No, but there is a kernel of truth to that common myth. A variety of flavor and aroma compounds are in foods, including esters, aldehydes, and pyridines (these last are the ones associated with the characteristic peanut odor). None of these flavor compounds, however, are proteins, and proteins are the components of foods that cause allergic reactions. Researchers have isolated the proteins that trigger allergic reactions in those with peanut allergy, and they are entirely distinct from the flavor compounds. So simply smelling peanuts shouldn't cause a reaction in someone with a peanut allergy. (This has been confirmed experimentally by researchers who exposed peanut allergic subjects with peanut butter and a soy butter placebo for 10 minutes at one-foot range. None of the subjects reacted.)
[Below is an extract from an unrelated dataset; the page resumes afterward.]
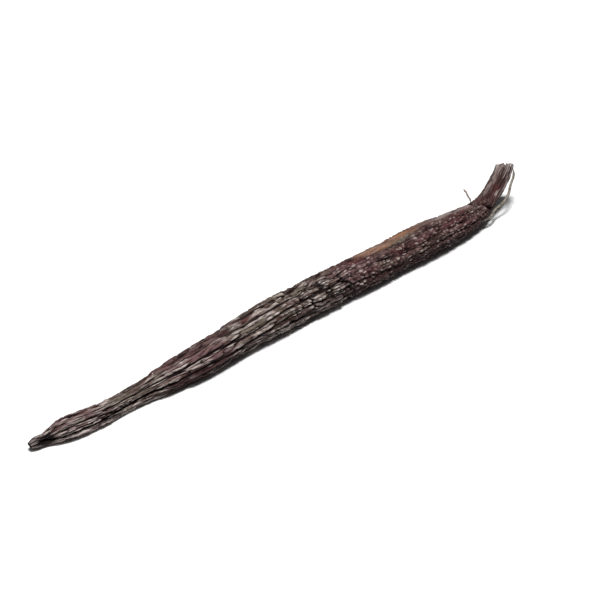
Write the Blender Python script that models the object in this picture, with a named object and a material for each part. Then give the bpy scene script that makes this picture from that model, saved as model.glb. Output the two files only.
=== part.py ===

However, a few related phenomena can cause reactions. First, inhalation of peanut dust and small particles of peanuts can cause reactions in those with peanut allergy. So in situations where shelled peanuts can spread dust in the air, that small exposure may be enough to cause a severe reaction. Second, when foods are cooked, they often release oils into the air -- oils that can contain allergenic proteins and cause reactions. Finally, trace amounts of peanut products can get onto hands and be ingested by someone with an allergy, causing a reaction.
Source:
Simonte, S.J., et al. "Relevance of Casual Contact with Peanut Butter in Children with Peanut Allergy." Journal of Allergy and Clinical Immunology. Jul. 2003. 112(1): 180-82.